Sometimes Divorce is the Better Outcome
Dr. Glass, in Not “Just Friends”: Rebuilding Trust and Recovering Your Sanity After Infidelity” cites many reasons that significant efforts to recover from an affair and rebuild the basic trust in a marriage may not succeed. Separation and divorce may be the final result when:
- Sometimes the unfaithful partner is seeking a way out of a marriage that has died a long time ago and the affair is an exit route.
- Sometimes the unfaithful partner makes a clear choice to leave the marriage to be with their lover.
- Sometimes the betrayed partner is not able to re-develop basic trust in their partner’s honesty and fidelity.
- Sometimes one partner cannot sustain their effort during the period of attempted recovery.
- Sometimes the unfaithful partner did not end the affair.
- Sometimes the affair was very intense with a combination of powerful emotional attachment and intense sexual involvement that is not possible within the marriage, so that the marriage has limitations that are not livable for the unfaithful partner.
- Sometimes both spouses had been involved with someone outside the marriage.
- Sometimes a younger wife, with no children in the marriage, realizes that the marriage was a mistake and wants release.
- Sometimes an older husband in a long-term marriage chooses/desires greater emotional involvement with another woman that is not feasible within the marriage.
- Sometimes either or both spouses have a lower commitment to rebuilding the marriage.

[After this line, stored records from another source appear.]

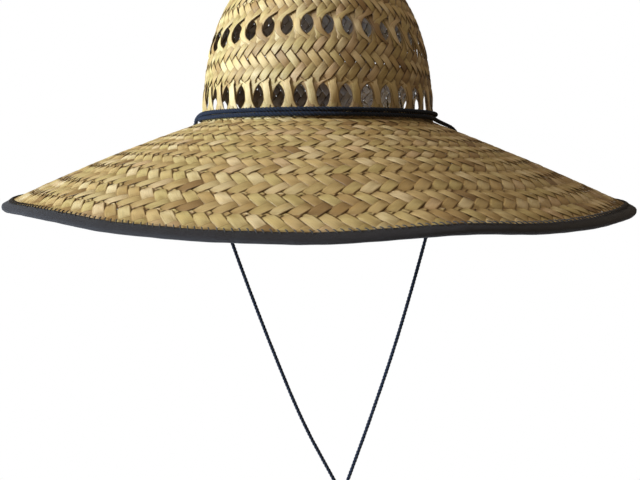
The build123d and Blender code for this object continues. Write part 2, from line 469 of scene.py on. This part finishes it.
def route_line(points):
    """The line of a NURBS spline with these control points, as an array in metres."""
    curve = bpy.data.curves.new("route", "CURVE")
    curve.dimensions = "3D"
    curve.resolution_u = 24
    spline = curve.splines.new("NURBS")
    spline.points.add(len(points) - 1)
    for point, place in zip(spline.points, points):
        point.co = (*place, 1)
    spline.order_u = 3
    spline.use_endpoint_u = True
    holder = bpy.data.objects.new("route", curve)
    bpy.context.scene.collection.objects.link(holder)
    bpy.context.view_layer.update()
    mesh = bpy.data.meshes.new_from_object(holder)
    line = np.array([tuple(vertex.co) for vertex in mesh.vertices])
    bpy.data.objects.remove(holder)
    bpy.data.curves.remove(curve)
    bpy.data.meshes.remove(mesh)
    return line


# A twisted cord: three strands that go round once in each lay, with a ring of points each spacing.
ROPE_STRANDS = 3
ROPE_LAY = 8.0
ROPE_SPACING = 0.9
STRAND_SIDES = 6


def rope(line, diameter):
    """Twisted strands round a line, in millimetres: their points, quads and cloth places."""
    run = np.concatenate([[0], np.cumsum(np.linalg.norm(np.diff(line, axis=0), axis=1))])
    count = max(8, int(run[-1] / ROPE_SPACING))
    at = np.linspace(0, run[-1], count)
    centre = np.stack([np.interp(at, run, line[:, axis]) for axis in range(3)], -1)
    way = np.gradient(centre, axis=0)
    way /= np.linalg.norm(way, axis=-1, keepdims=True)
    side = np.zeros_like(centre)
    guide = np.array([0.0, 1.0, 0.0]) if abs(way[0, 1]) < 0.8 else np.array([1.0, 0.0, 0.0])
    for index in range(count):
        guide = guide - guide.dot(way[index]) * way[index]
        guide /= np.linalg.norm(guide)
        side[index] = guide
    other = np.cross(way, side)
    radius = diameter / 2
    offset, strand_radius = radius * 0.50, radius * 0.52
    strand_shift = 3.1
    parts = []
    for strand in range(ROPE_STRANDS):
        turn = 2 * math.pi * (strand / ROPE_STRANDS + at / ROPE_LAY)
        path = centre + offset * (np.cos(turn)[:, None] * side + np.sin(turn)[:, None] * other)
        points, quads = tubes(path[None], strand_radius, STRAND_SIDES)
        place = np.zeros((len(points), 3))
        place[:, 0] = np.tile(np.arange(STRAND_SIDES) * radius * 0.5, count)
        place[:, 1] = np.repeat(at, STRAND_SIDES)
        place[:, 2] = strand * strand_shift
        parts.append((points, quads, {"cloth_place": place}))
    return merge(parts)


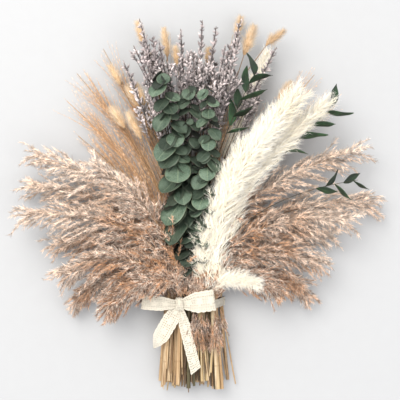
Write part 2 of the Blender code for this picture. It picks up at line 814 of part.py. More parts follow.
def build_ribbon(plants, bunch, repeats, materials):
    """The lace ribbon: a band round the stems, a knot, two loops and two tails, all one strip of lace."""
    outline = [(p.x, p.y) for p in tie_outline(plants)]
    stand_up = Matrix.Rotation(math.radians(90), 4, "X")
    band = strip_object(outline, 2 * TIE_HALF_WIDTH, True, stand_up, bunch)
    band.name = "lace_ribbon"
    knot = ribbon_top(plants)
    ball = ball_mesh(6, 5)
    placed_copy(ball, repeats, knot, Vector((0, 0, 1)), Vector((1, 0, 0)), KNOT_SIZE)
    for name, side_view, width in ribbon_runs():
        points = [(x * MM, y * MM) for x, y in side_view]
        strip_object(points, width, False, run_matrix(knot, name), repeats)
    unite(band, repeats, "MANIFOLD")
    band.data.materials.clear()
    band.data.materials.append(materials["ribbon"])
    return band


# ---------------------------------------------------------------- the bunch


def main():
    """Lays the bunch out, lets it grow and builds every plant and the ribbon."""
    clear_scene()
    bunch = collection_named("dried_grass_bunch")
    repeats = collection_named("repeats")
    materials = {name: material_named(name, kind.color, kind.roughness) for name, kind in KINDS.items()}
    materials["ribbon"] = material_named("ribbon", RIBBON_COLOR, 0.9)
    plants = make_plants()
    pack_at_tie(plants)
    rng = random.Random(SEED)
    for owner, plant in enumerate(plants):
        route(plant, owner, rng)
    mains = [plant.stems[0] for plant in plants]
    bow = ribbon_rods(plants)
    spread_apart(mains, bow, held_points=3)
    for owner, plant in enumerate(plants):
        if plant.place.twin:
            branch(plant, owner)
    stalks = [stem for plant in plants for stem in plant.stems[1:]]
    spread_apart(stalks, [*bow, *(rod for stem in mains for rod in stem_rods(stem))], held_points=1)
    grow_everything(plants, [*bow, *band_rods(plants)])
    shapes = {
        "twig": cone_mesh(3, 1.0),
        "eucalyptus": leaf_mesh(((-0.03, 0.1), (0.22, 0.42), (0.62, 0.5), (1.0, 0.2))),
        "ruscus": leaf_mesh(((-0.03, 0.11), (0.32, 0.5), (0.68, 0.38), (1.0, 0.0))),
    }
    for plant in plants:
        build_plant(plant, bunch, repeats, shapes, materials)
    build_ribbon(plants, bunch, repeats, materials)
    bpy.data.collections.remove(repeats)


if __name__ == "__main__":
    main()
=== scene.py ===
"""A hand-tied bunch of dried reed, pampas grass, straw grass, bunny tails, lavender, eucalyptus and ruscus.

The bunch lies on a table and the camera looks down on it. Its CAD solids give every plant's route, size and
place. This script lays the same plants out by the same rules, and dresses each with fine twigs, hairs,
florets, leaves and lace that stand where its solid stands.
"""

import logging
import math
import random
from collections.abc import Callable, Iterable, Iterator, Sequence
from dataclasses import dataclass, field, fields, replace
from enum import Enum

import bmesh
import bpy
import numpy as np
from bmesh.types import BMesh, BMVert
from bpy.types import Material, NodeSocket, NodeTree, Object
from mathutils import Matrix, Vector

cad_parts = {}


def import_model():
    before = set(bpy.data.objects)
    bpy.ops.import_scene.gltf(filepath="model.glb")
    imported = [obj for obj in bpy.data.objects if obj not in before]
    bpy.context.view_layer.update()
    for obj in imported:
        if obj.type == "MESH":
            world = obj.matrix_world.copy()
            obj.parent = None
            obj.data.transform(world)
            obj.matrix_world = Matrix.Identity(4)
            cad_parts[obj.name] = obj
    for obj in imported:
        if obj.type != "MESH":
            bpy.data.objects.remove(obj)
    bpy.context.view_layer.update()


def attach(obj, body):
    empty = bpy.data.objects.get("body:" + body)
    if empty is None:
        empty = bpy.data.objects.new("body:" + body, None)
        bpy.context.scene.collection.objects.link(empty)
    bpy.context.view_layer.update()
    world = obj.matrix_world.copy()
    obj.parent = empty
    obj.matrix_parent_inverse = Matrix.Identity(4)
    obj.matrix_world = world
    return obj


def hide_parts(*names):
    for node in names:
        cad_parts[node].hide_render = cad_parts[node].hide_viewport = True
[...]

There are many other reasons that efforts to rebuild a marriage may not succeed. This is a difficult choice that each spouse and the couple must make for themselves, free of whatever bias or preference a therapist might have. If a sustained effort is made to rebuild trust and recover from infidelity is made, even without final success, the partners are more able to separate with greater peace of mind, knowing that a genuine effort has been made.